Arguments of the appeal

The arguments of the bank – omitting the aspects that are irrelevant for this publication – were essentially that the dispute resolution clause was valid both as a matter of English and Russian law.

In asserting the position under English law, the bank referred to the legal opinion of the English QC already on the case file, and provided supporting authorities from the English courts confirming the validity of asymmetric clauses.

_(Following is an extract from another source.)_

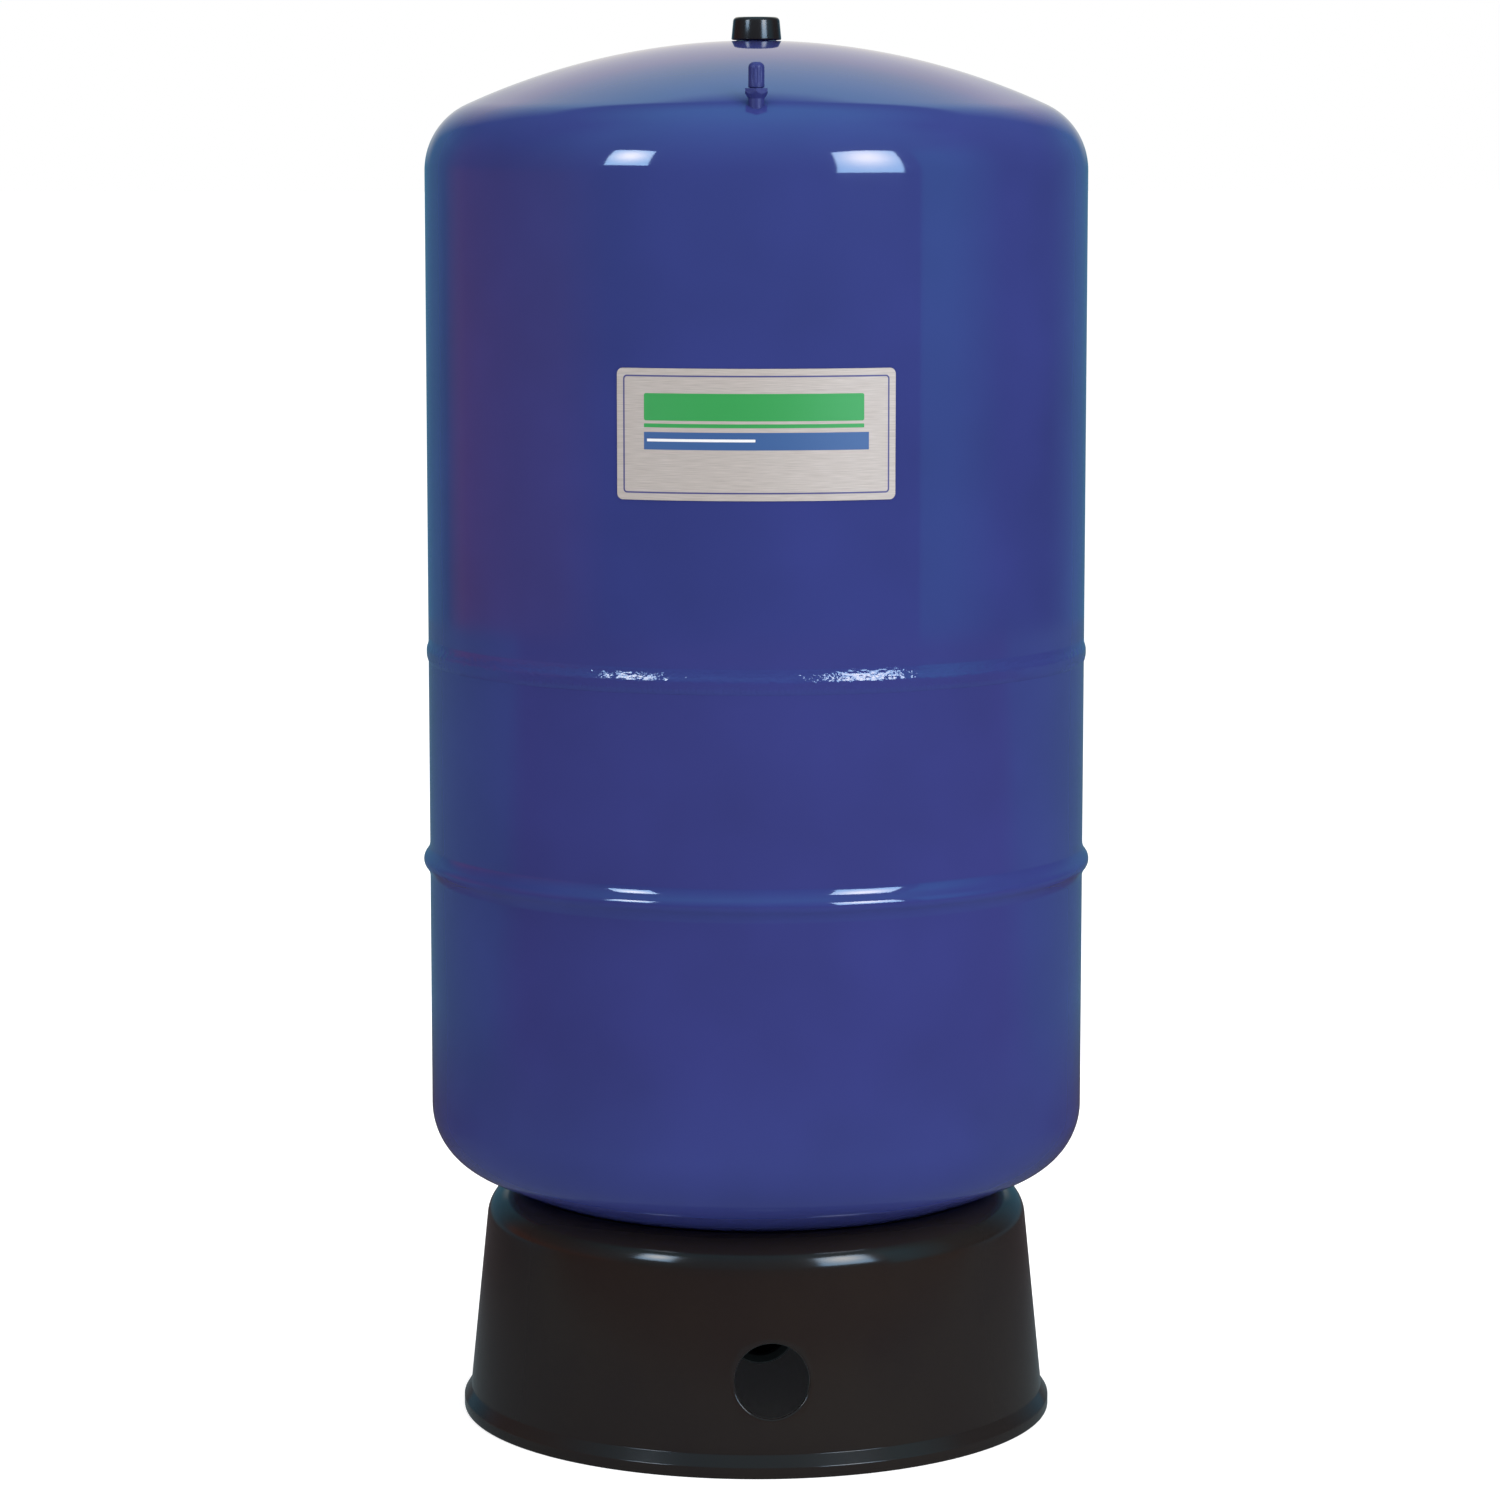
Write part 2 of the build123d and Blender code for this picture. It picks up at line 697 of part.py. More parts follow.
# Spring that lifts the pin and holds the disc shut
with BuildPart() as core_spring:
    spring_radius = (core_pin_radius + core_pocket_radius) / 2
    spring_bottom = pocket_bottom + spring_wire_radius + core_fit
    spring_top = collar_top - core_collar_thickness - spring_wire_radius - core_fit
    spring_length = spring_top - spring_bottom
    spring_start = valve_spot + Vector(0, 0, spring_bottom)
    with BuildLine() as coil:
        Helix(spring_length / spring_turns, spring_length, spring_radius, center=spring_start)
    with BuildSketch(Plane(origin=coil.line @ 0, z_dir=coil.line % 0)):
        Circle(spring_wire_radius)
    sweep(path=coil.line, is_frenet=True)

# Rounded cap over the threaded neck
with BuildPart() as valve_cap:
    with BuildSketch(valve_plane):
        with BuildLine():
            FilletPolyline(
                (0, valve_cap_top),
                (valve_cap_radius, valve_cap_top),
                (valve_cap_radius, valve_cap_bottom),
                radius=valve_cap_round,
            )
            FilletPolyline(
                (0, valve_roof), (valve_cap_bore, valve_roof), (valve_cap_bore, valve_cap_bottom),
                radius=valve_cap_bore_round,
            )
            Line((0, valve_cap_top), (0, valve_roof))
            Line((valve_cap_bore, valve_cap_bottom), (valve_cap_radius, valve_cap_bottom))
        make_face()
    revolve(axis=valve_axis)

# Rubber disc in the roof of the valve cap
with BuildPart() as valve_cap_seal:
    with BuildSketch(Plane.XY.offset(valve_roof)):
        with Locations((valve_spot.X, valve_spot.Y)):
            Circle(valve_cap_bore - valve_cap_bore_round)
    extrude(amount=-valve_seal_thickness)

pieces = {
    "upper_shell": upper_shell,
    "lower_shell": lower_shell,
    "girth_weld": girth_weld,
    "water_liner": water_liner,
    "diaphragm": diaphragm,
    "clamp_ring": clamp_ring,
    "port_nozzle": port_nozzle,
    "port_gasket": port_gasket,
    "port_nut": port_nut,
    "water_elbow": water_elbow,
    "base_stand": base_stand,
    "rating_plate": rating_plate,
    "top_boss": top_boss,
    "boss_weld": boss_weld,
    "top_plug": top_plug,
    "top_cap": top_cap,
    "valve_stem": valve_stem,
    "core_body": core_body,
    "core_seal": core_seal,
    "core_pin": core_pin,
    "pin_seal": pin_seal,
    "core_spring": core_spring,
    "valve_cap": valve_cap,
    "valve_cap_seal": valve_cap_seal,
}

os.makedirs("parts", exist_ok=True)
for name, piece in pieces.items():
    piece.part.label = name
    export_step(piece.part, f"parts/{name}.step")
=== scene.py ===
"""Looks of an upright well pressure tank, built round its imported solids.

Sizes are in millimetres in the classes of the tank and become metres when a mesh is made. In the
studio's classes they are in metres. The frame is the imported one: +Z up, the foot of the stand on the
floor at z = 0, the pipe hole towards -Y.
"""
import logging
from dataclasses import dataclass
from enum import Enum
from math import atan2, cos, hypot, pi, radians, sin, sqrt, tan
from typing import Any

import bmesh
import bpy
import numpy as np
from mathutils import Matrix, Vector


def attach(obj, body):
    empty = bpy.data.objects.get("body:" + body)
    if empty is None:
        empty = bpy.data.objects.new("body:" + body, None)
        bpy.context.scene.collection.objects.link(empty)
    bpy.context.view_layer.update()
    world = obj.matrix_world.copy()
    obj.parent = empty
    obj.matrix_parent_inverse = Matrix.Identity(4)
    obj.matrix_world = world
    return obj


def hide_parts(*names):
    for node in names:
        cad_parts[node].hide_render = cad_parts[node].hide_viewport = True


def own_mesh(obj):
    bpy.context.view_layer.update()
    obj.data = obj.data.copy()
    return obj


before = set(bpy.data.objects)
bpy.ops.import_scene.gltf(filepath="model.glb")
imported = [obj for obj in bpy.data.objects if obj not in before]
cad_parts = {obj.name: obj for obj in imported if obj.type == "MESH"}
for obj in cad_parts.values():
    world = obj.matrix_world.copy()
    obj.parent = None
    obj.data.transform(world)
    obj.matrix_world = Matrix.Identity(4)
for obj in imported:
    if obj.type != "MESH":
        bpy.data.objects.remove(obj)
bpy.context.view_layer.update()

Array = np.ndarray
Object = bpy.types.Object
Socket = bpy.types.NodeSocket
Tree = bpy.types.NodeTree
Pair = tuple[float, float]
Triple = tuple[float, float, float]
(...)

In articulating the position under Russian law, the bank referred to Resolution No. 1831/12 of the Presidium of the Supreme State Arbitrazh (Commercial) Court of the Russian Federation of 19 June 2012, noting that while an asymmetric settlement “is invalid for undermining the balance of the rights of the parties”, it is invalid only insofar as it undermines the balance of the parties’ rights. The bank argued that under Russian law, an asymmetrical clause should have been re-categorized by the court as a symmetrical one. Therefore, under Russian law, the court should have recognized the right of each of the parties (both the bank and the guarantor) to make use of any contractual forum, including the Russian courts. If such recognition had occurred, the court would not have dismissed the action.

Resolution of the appellate court

The appellate court concluded that “deeds of guarantee do not preclude the possibility of initiating proceedings before an arbitration court, a competent court in England, or in any other court of competent jurisdiction. Case records contain no evidence that the above provisions of the deeds of guarantee (as far as alternatives for choosing a jurisdiction for the resolution of a particular dispute is concerned) are contrary to English or Russian law, were challenged or invalidated. Therefore, they are binding on the parties.

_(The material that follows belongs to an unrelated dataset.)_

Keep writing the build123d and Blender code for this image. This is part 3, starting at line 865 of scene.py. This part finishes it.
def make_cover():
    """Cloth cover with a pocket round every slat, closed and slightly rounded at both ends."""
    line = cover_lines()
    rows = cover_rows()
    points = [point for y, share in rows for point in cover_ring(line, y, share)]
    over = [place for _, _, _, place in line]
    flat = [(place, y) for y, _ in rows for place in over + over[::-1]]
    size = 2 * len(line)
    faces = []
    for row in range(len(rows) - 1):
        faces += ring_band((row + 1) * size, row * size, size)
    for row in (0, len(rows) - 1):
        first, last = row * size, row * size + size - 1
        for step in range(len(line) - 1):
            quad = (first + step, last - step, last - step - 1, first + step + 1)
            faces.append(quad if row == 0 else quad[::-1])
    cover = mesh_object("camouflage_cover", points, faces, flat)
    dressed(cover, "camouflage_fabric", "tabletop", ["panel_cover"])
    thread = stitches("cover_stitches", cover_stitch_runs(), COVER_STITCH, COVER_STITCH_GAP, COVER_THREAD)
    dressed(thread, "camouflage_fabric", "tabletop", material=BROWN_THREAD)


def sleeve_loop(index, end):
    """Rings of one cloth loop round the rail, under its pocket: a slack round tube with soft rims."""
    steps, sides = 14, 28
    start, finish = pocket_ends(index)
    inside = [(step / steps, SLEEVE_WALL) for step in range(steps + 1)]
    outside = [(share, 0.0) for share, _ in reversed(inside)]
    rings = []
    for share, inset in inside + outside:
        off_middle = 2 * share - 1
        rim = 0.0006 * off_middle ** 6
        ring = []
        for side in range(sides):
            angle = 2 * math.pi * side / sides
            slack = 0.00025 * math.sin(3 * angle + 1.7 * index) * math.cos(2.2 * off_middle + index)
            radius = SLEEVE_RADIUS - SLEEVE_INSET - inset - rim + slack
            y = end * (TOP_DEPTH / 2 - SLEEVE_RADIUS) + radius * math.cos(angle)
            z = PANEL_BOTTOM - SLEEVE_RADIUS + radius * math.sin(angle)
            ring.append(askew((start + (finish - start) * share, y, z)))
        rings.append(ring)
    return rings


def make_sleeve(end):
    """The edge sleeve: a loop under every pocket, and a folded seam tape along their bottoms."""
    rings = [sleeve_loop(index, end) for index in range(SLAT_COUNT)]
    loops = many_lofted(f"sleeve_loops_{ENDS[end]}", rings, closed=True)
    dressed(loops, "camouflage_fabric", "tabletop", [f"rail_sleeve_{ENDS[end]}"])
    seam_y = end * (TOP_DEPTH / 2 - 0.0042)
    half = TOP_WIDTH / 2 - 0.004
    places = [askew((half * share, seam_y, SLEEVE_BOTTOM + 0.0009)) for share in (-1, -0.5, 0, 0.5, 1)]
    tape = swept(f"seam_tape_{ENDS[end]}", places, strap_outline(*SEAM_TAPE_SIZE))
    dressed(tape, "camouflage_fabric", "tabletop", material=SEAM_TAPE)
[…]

The Court expressly referred to the legal opinion of the QC, who confirmed that since the clause gives the bank the option to select the forum and jurisdiction, this clause is deemed valid under English law. On the basis of this legal opinion and in the absence of information to the contrary, the court asserted that it may proceed from the premise that “the content of foreign law had been established”.

Having recognized the position under English law as sufficient, the appellate court did not analyze the arguments on the bank’s claims from the viewpoint of Russian law, but instead referred to the practice of Russian state arbitrazh courts dating back to 2009-2011, where similar dispute resolution clauses had been recognized as valid.

Conclusion

The ruling is of interest primarily because it is one of the few acts recently adopted by the Russian courts (following the adoption of Resolution No. 1831/12) confirming the validity of an asymmetrical dispute resolution clause, albeit from an English law perspective. While application of foreign law by the Russian courts has long ceased to be an unusual practice, the ruling is yet another step in the right direction as it recognizes the validity of asymmetrical dispute resolution clauses that are commonly utilized in international financial contracts.